* [MATERIAL PROVIDED]:
-- begin --

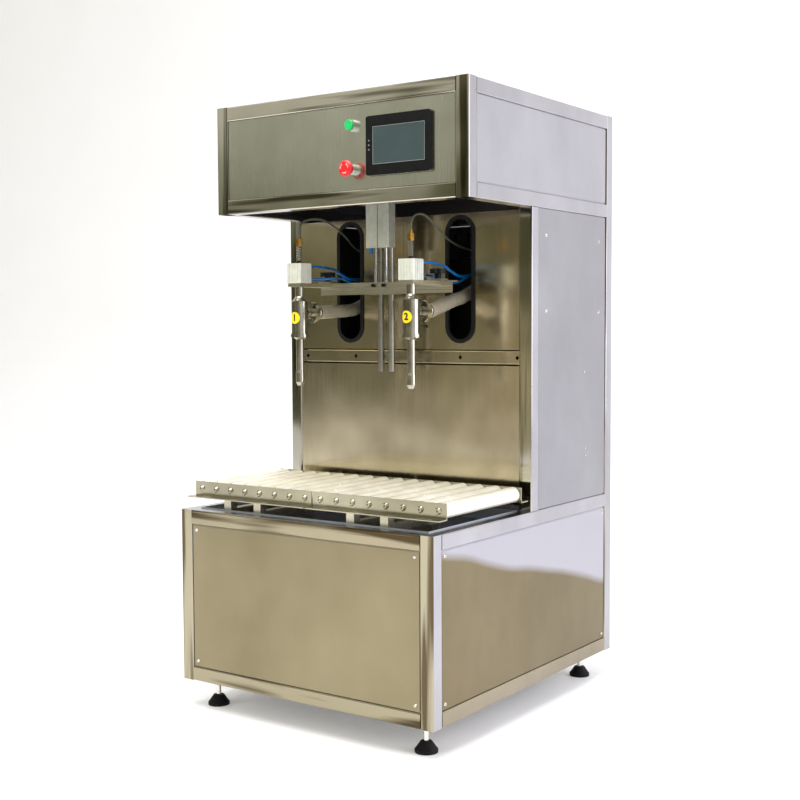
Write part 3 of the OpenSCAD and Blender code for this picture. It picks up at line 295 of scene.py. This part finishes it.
low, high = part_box("head_frame")
coat("head_frame", "tube", "post", "tubePale",
     choose=lambda c, n, low=low, high=high: facing(n, 1 if inPost(c, low, high) else 0, 2))
low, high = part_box("base_frame")
coat("base_frame", "tubeLow", "postLow", "tubePale", "tubeSill",
     choose=lambda c, n, low=low, high=high:
     facing(n, 1 if inPost(c, low, high) else 0, 3 if c.z < finishLines["sillTop"] else 2))
coat("column_frame", "post", "wall", "tubePale",
     choose=lambda c, n: facing(n, 1 if abs(c.x) < finishLines["columnPost"] else 0, 2))
coat("base_covers", "sheet", "sheetLow", "lip", "sheetPale",
     choose=lambda c, n: 2 if c.z > finishLines["lipBottom"] else
     0 if n.y < frontwards and c.y < 0 else 1 if n.x > sideways and c.x > 0 else 3)
coat("head_front_panel", "headSheet")
coat("head_covers", "sheetPale")
# the column covers are dark on their inner faces
coat("column_covers", "sheetColumn", "dark",
     choose=lambda c, n: 1 if n.y < frontwards or c.x * n.x < 0 and abs(n.x) > sideways else 0)
coat("bay_panels", "wall")
coat("slot_edging", "rubber")
coat("levelling_feet", "rubber", "bright", choose=lambda c, n: 1 if c.z > finishLines["footPad"] else 0)
coat("guide_rods", "rodSatin")
for name in ("cover_screws", "lift_rods", "metering_piston_left", "metering_piston_right",
             "nozzle_plunger_left", "nozzle_plunger_right"):
    coat(name, "bright")
for name in ("weigh_supports", "metering_rack", "nozzle_bracket_left", "nozzle_bracket_right"):
    coat(name, "plate")
for name in ("metering_barrels", "metering_valves", "product_pipes"):
    coat(name, "turned")
for name in ("roller_deck_left", "roller_deck_right"):
    coat(name, "rail")
for name in list(nodes):
    if name.startswith("roller_") and "deck" not in name:
        coat(name, "roller")
crossLow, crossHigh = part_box("crossbar")
coat("lift_cylinder", "cylinder", "blueTube",
     choose=lambda c, n: 1 if c.x < finishLines["blueSide"] and c.z < crossHigh.z + finishLines["blueFitting"] else 0)
coat("drive_cylinders", "cylinder")
coat("air_manifold", "panelBlack")
coat("crossbar", "plate", "nylon", choose=lambda c, n: 1 if c.y < crossLow.y + finishLines["endBlock"] else 0)
for side in sides:
    low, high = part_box("nozzle_actuator_" + side)
    cubeTop, cubeBack = low.z + finishLines["airCube"], low.y + finishLines["cubeDepth"]
    coat("nozzle_actuator_" + side, "anodised", "brass", "nylon", "panelBlack",
         choose=lambda c, n, top=cubeTop, back=cubeBack:
         3 if c.y > back else 0 if c.z < top else 1 if c.z > top + finishLines["guardCore"] else 2)
    coat("nozzle_body_" + side, "turned")
    coat("filling_tube_" + side, "turned")
    coat("clamp_knob_" + side, "nylon")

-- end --

* [THE EXERCISE]:
Reproduce every line of the data verbatim.

* [EXERCISE OUTPUT]:
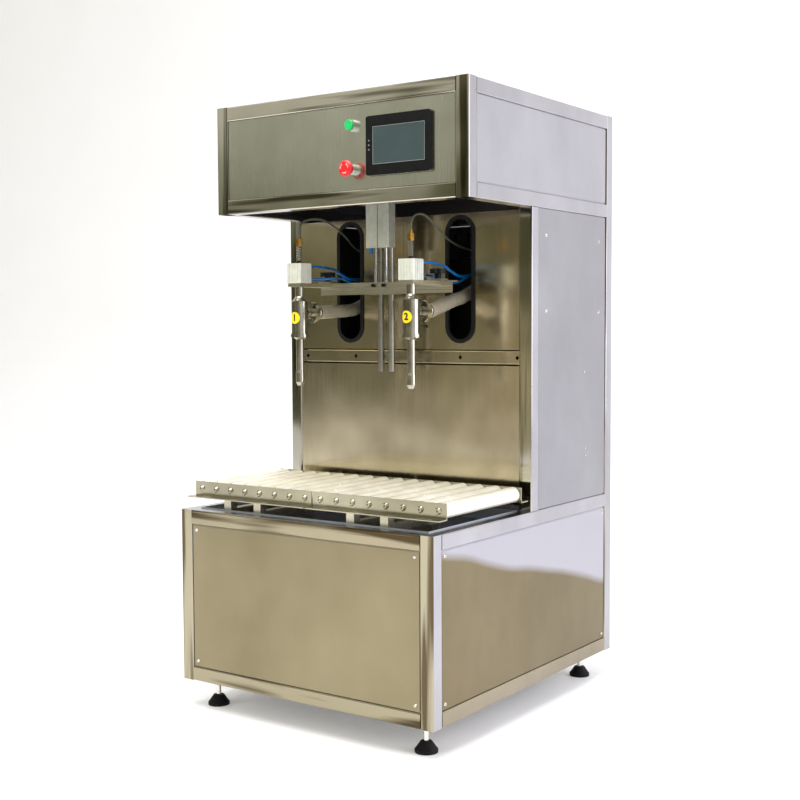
Write part 3 of the OpenSCAD and Blender code for this picture. It picks up at line 295 of scene.py. This part finishes it.
low, high = part_box("head_frame")
coat("head_frame", "tube", "post", "tubePale",
     choose=lambda c, n, low=low, high=high: facing(n, 1 if inPost(c, low, high) else 0, 2))
low, high = part_box("base_frame")
coat("base_frame", "tubeLow", "postLow", "tubePale", "tubeSill",
     choose=lambda c, n, low=low, high=high:
     facing(n, 1 if inPost(c, low, high) else 0, 3 if c.z < finishLines["sillTop"] else 2))
coat("column_frame", "post", "wall", "tubePale",
     choose=lambda c, n: facing(n, 1 if abs(c.x) < finishLines["columnPost"] else 0, 2))
coat("base_covers", "sheet", "sheetLow", "lip", "sheetPale",
     choose=lambda c, n: 2 if c.z > finishLines["lipBottom"] else
     0 if n.y < frontwards and c.y < 0 else 1 if n.x > sideways and c.x > 0 else 3)
coat("head_front_panel", "headSheet")
coat("head_covers", "sheetPale")
# the column covers are dark on their inner faces
coat("column_covers", "sheetColumn", "dark",
     choose=lambda c, n: 1 if n.y < frontwards or c.x * n.x < 0 and abs(n.x) > sideways else 0)
coat("bay_panels", "wall")
coat("slot_edging", "rubber")
coat("levelling_feet", "rubber", "bright", choose=lambda c, n: 1 if c.z > finishLines["footPad"] else 0)
coat("guide_rods", "rodSatin")
for name in ("cover_screws", "lift_rods", "metering_piston_left", "metering_piston_right",
             "nozzle_plunger_left", "nozzle_plunger_right"):
    coat(name, "bright")
for name in ("weigh_supports", "metering_rack", "nozzle_bracket_left", "nozzle_bracket_right"):
    coat(name, "plate")
for name in ("metering_barrels", "metering_valves", "product_pipes"):
    coat(name, "turned")
for name in ("roller_deck_left", "roller_deck_right"):
    coat(name, "rail")
for name in list(nodes):
    if name.startswith("roller_") and "deck" not in name:
        coat(name, "roller")
crossLow, crossHigh = part_box("crossbar")
coat("lift_cylinder", "cylinder", "blueTube",
     choose=lambda c, n: 1 if c.x < finishLines["blueSide"] and c.z < crossHigh.z + finishLines["blueFitting"] else 0)
coat("drive_cylinders", "cylinder")
coat("air_manifold", "panelBlack")
coat("crossbar", "plate", "nylon", choose=lambda c, n: 1 if c.y < crossLow.y + finishLines["endBlock"] else 0)
for side in sides:
    low, high = part_box("nozzle_actuator_" + side)
    cubeTop, cubeBack = low.z + finishLines["airCube"], low.y + finishLines["cubeDepth"]
    coat("nozzle_actuator_" + side, "anodised", "brass", "nylon", "panelBlack",
         choose=lambda c, n, top=cubeTop, back=cubeBack:
         3 if c.y > back else 0 if c.z < top else 1 if c.z > top + finishLines["guardCore"] else 2)
    coat("nozzle_body_" + side, "turned")
    coat("filling_tube_" + side, "turned")
    coat("clamp_knob_" + side, "nylon")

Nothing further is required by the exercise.